### [Dataset content]

┌──

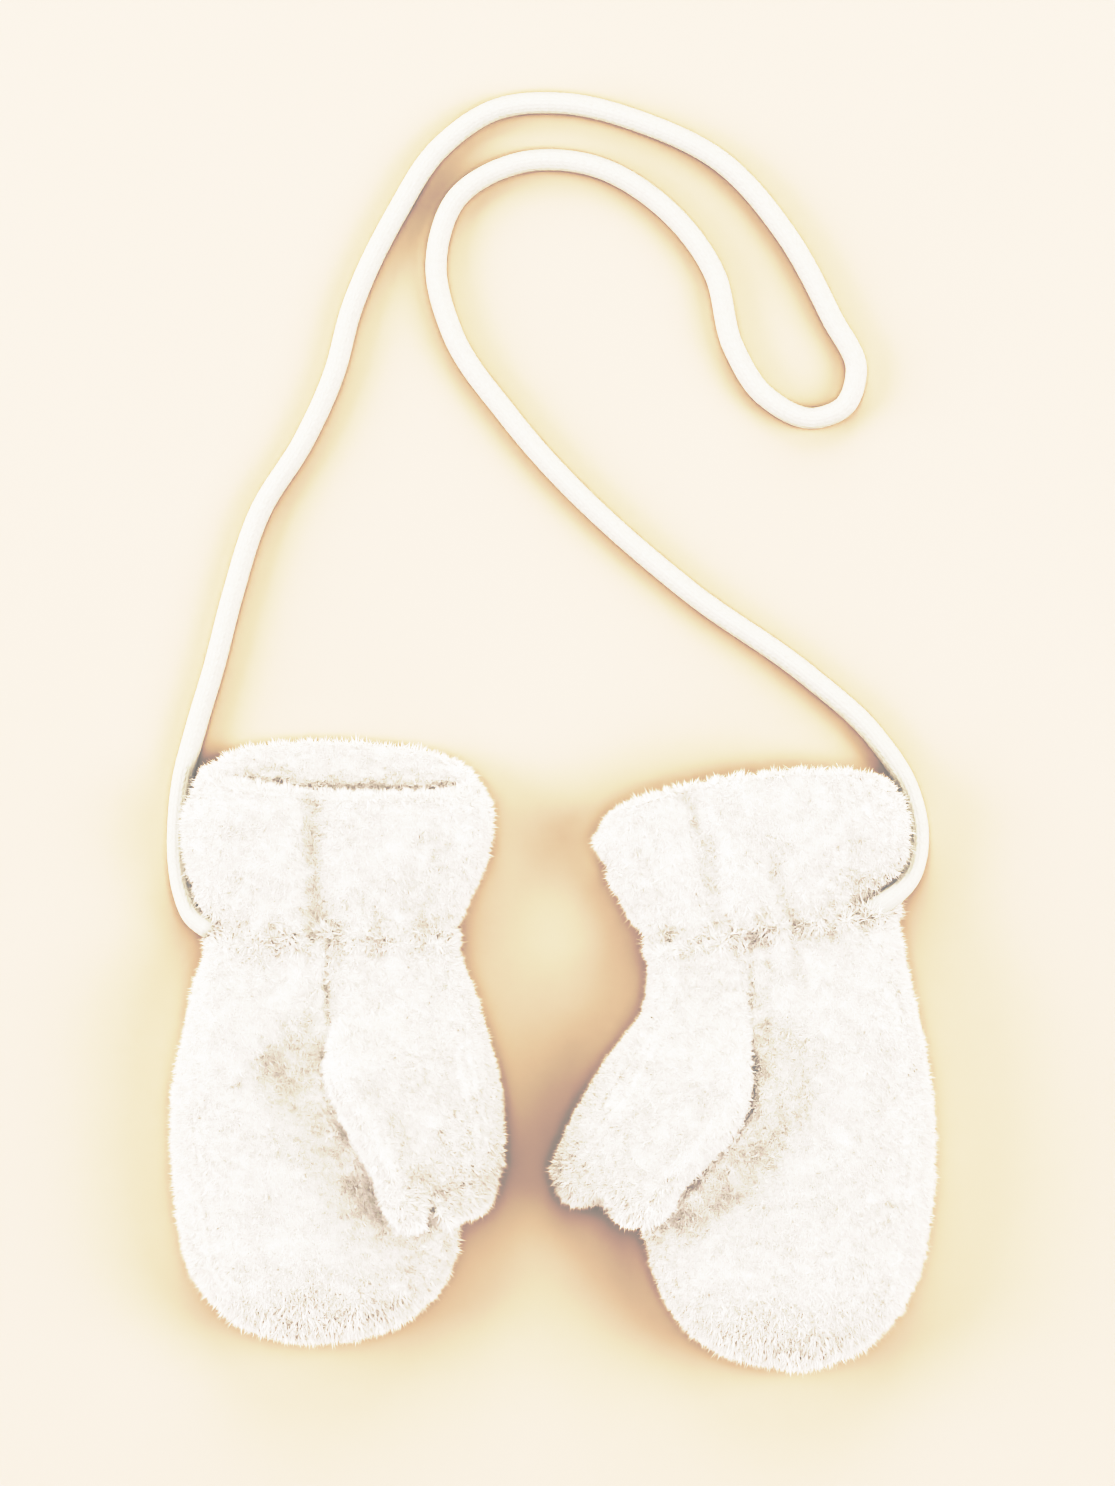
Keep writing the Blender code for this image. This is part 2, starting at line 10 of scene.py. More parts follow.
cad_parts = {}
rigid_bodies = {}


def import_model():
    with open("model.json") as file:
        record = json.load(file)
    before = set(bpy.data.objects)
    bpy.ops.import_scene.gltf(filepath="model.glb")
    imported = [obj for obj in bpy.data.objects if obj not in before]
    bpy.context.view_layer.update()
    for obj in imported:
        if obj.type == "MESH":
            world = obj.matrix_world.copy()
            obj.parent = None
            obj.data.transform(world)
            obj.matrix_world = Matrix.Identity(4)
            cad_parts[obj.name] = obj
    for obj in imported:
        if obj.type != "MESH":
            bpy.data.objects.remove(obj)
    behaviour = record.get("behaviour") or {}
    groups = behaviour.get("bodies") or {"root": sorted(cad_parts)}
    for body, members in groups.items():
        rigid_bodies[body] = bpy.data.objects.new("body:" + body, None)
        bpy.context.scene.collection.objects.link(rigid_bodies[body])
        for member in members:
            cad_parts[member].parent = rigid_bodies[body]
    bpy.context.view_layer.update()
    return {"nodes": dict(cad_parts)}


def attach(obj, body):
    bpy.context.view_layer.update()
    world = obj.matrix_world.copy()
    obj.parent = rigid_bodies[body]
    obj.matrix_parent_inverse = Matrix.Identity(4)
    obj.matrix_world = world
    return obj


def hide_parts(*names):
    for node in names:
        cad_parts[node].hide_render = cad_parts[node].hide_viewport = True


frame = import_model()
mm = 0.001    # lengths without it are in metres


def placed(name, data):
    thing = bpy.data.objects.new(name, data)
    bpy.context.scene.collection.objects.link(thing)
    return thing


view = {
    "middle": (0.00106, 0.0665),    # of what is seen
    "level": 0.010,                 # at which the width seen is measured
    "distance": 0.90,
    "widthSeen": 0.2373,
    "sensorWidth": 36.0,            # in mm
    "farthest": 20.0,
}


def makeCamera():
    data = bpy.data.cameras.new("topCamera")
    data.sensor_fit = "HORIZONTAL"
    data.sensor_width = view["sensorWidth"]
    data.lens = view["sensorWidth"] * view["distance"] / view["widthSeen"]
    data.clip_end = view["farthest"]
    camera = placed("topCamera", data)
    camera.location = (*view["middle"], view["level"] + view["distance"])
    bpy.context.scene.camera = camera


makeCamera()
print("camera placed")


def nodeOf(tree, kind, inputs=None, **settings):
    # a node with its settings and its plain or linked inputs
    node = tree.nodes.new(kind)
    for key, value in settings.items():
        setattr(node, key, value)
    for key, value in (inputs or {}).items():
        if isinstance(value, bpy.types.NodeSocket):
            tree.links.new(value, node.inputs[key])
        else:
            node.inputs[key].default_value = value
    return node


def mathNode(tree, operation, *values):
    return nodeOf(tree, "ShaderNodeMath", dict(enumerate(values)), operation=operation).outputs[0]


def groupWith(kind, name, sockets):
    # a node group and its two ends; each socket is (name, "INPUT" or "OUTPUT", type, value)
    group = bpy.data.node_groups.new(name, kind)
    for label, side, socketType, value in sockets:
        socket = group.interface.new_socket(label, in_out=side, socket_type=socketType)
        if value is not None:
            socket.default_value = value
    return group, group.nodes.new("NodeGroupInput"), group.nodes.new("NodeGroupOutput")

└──

### [Stated goal]
All of the data shown above must be copied exactly.

### [Output of the exercise]
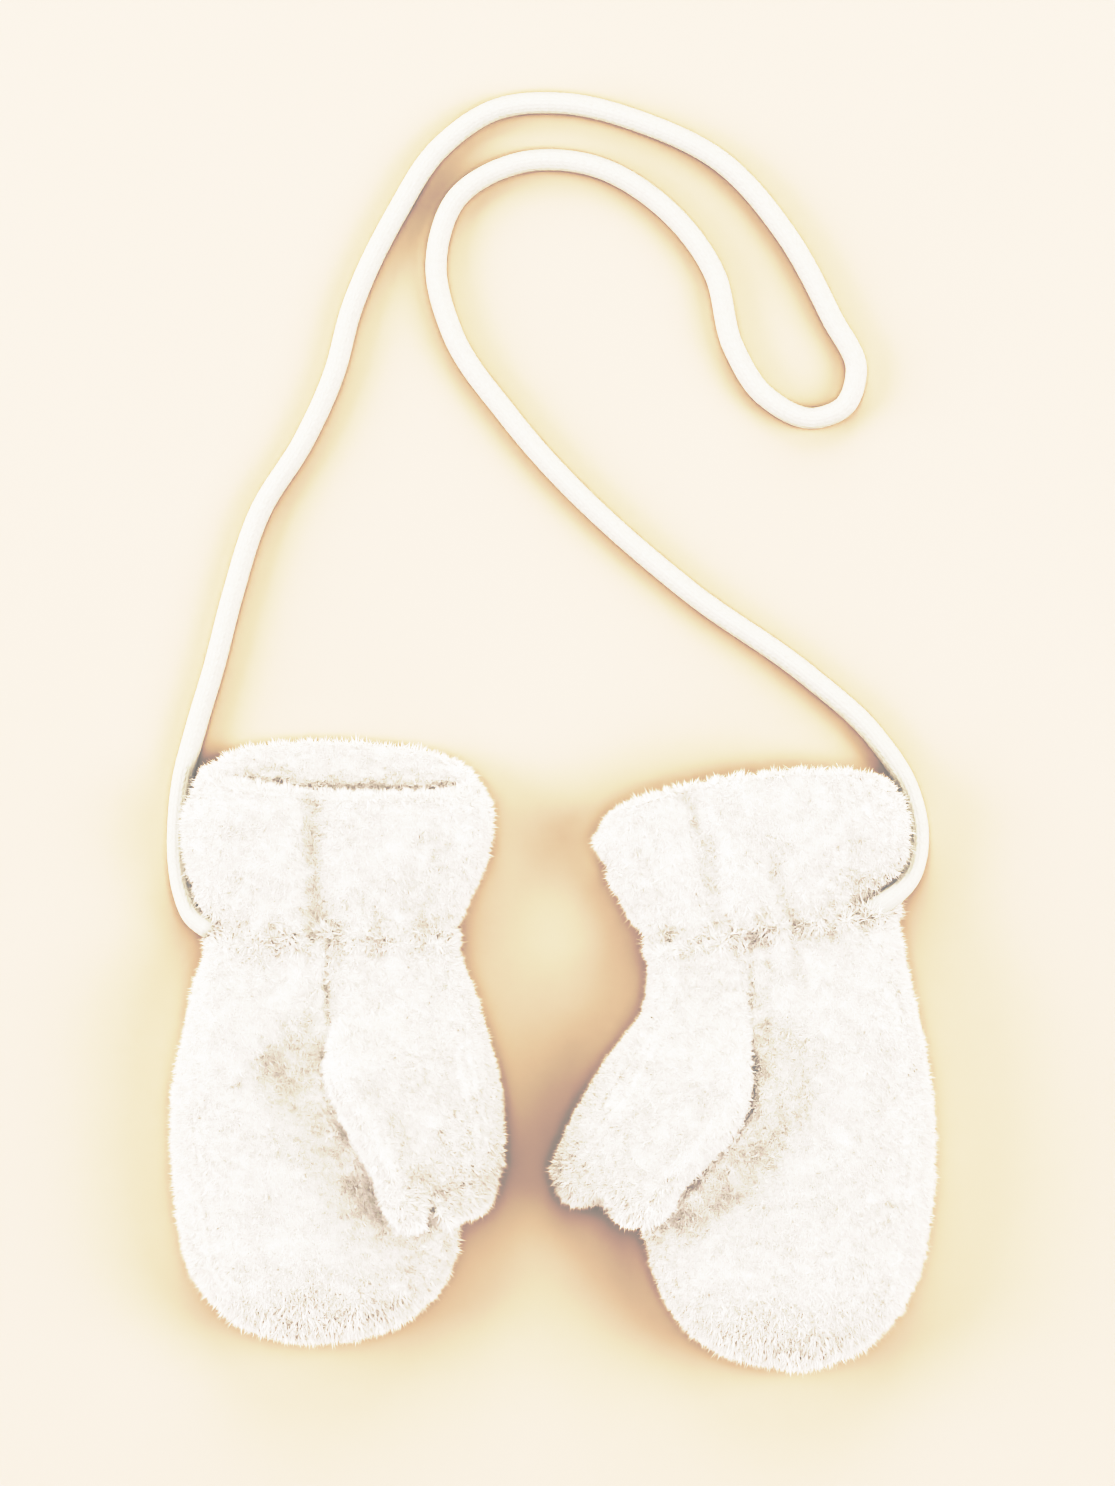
Keep writing the Blender code for this image. This is part 2, starting at line 10 of scene.py. More parts follow.
cad_parts = {}
rigid_bodies = {}


def import_model():
    with open("model.json") as file:
        record = json.load(file)
    before = set(bpy.data.objects)
    bpy.ops.import_scene.gltf(filepath="model.glb")
    imported = [obj for obj in bpy.data.objects if obj not in before]
    bpy.context.view_layer.update()
    for obj in imported:
        if obj.type == "MESH":
            world = obj.matrix_world.copy()
            obj.parent = None
            obj.data.transform(world)
            obj.matrix_world = Matrix.Identity(4)
            cad_parts[obj.name] = obj
    for obj in imported:
        if obj.type != "MESH":
            bpy.data.objects.remove(obj)
    behaviour = record.get("behaviour") or {}
    groups = behaviour.get("bodies") or {"root": sorted(cad_parts)}
    for body, members in groups.items():
        rigid_bodies[body] = bpy.data.objects.new("body:" + body, None)
        bpy.context.scene.collection.objects.link(rigid_bodies[body])
        for member in members:
            cad_parts[member].parent = rigid_bodies[body]
    bpy.context.view_layer.update()
    return {"nodes": dict(cad_parts)}


def attach(obj, body):
    bpy.context.view_layer.update()
    world = obj.matrix_world.copy()
    obj.parent = rigid_bodies[body]
    obj.matrix_parent_inverse = Matrix.Identity(4)
    obj.matrix_world = world
    return obj


def hide_parts(*names):
    for node in names:
        cad_parts[node].hide_render = cad_parts[node].hide_viewport = True


frame = import_model()
mm = 0.001    # lengths without it are in metres


def placed(name, data):
    thing = bpy.data.objects.new(name, data)
    bpy.context.scene.collection.objects.link(thing)
    return thing


view = {
    "middle": (0.00106, 0.0665),    # of what is seen
    "level": 0.010,                 # at which the width seen is measured
    "distance": 0.90,
    "widthSeen": 0.2373,
    "sensorWidth": 36.0,            # in mm
    "farthest": 20.0,
}


def makeCamera():
    data = bpy.data.cameras.new("topCamera")
    data.sensor_fit = "HORIZONTAL"
    data.sensor_width = view["sensorWidth"]
    data.lens = view["sensorWidth"] * view["distance"] / view["widthSeen"]
    data.clip_end = view["farthest"]
    camera = placed("topCamera", data)
    camera.location = (*view["middle"], view["level"] + view["distance"])
    bpy.context.scene.camera = camera


makeCamera()
print("camera placed")


def nodeOf(tree, kind, inputs=None, **settings):
    # a node with its settings and its plain or linked inputs
    node = tree.nodes.new(kind)
    for key, value in settings.items():
        setattr(node, key, value)
    for key, value in (inputs or {}).items():
        if isinstance(value, bpy.types.NodeSocket):
            tree.links.new(value, node.inputs[key])
        else:
            node.inputs[key].default_value = value
    return node


def mathNode(tree, operation, *values):
    return nodeOf(tree, "ShaderNodeMath", dict(enumerate(values)), operation=operation).outputs[0]


def groupWith(kind, name, sockets):
    # a node group and its two ends; each socket is (name, "INPUT" or "OUTPUT", type, value)
    group = bpy.data.node_groups.new(name, kind)
    for label, side, socketType, value in sockets:
        socket = group.interface.new_socket(label, in_out=side, socket_type=socketType)
        if value is not None:
            socket.default_value = value
    return group, group.nodes.new("NodeGroupInput"), group.nodes.new("NodeGroupOutput")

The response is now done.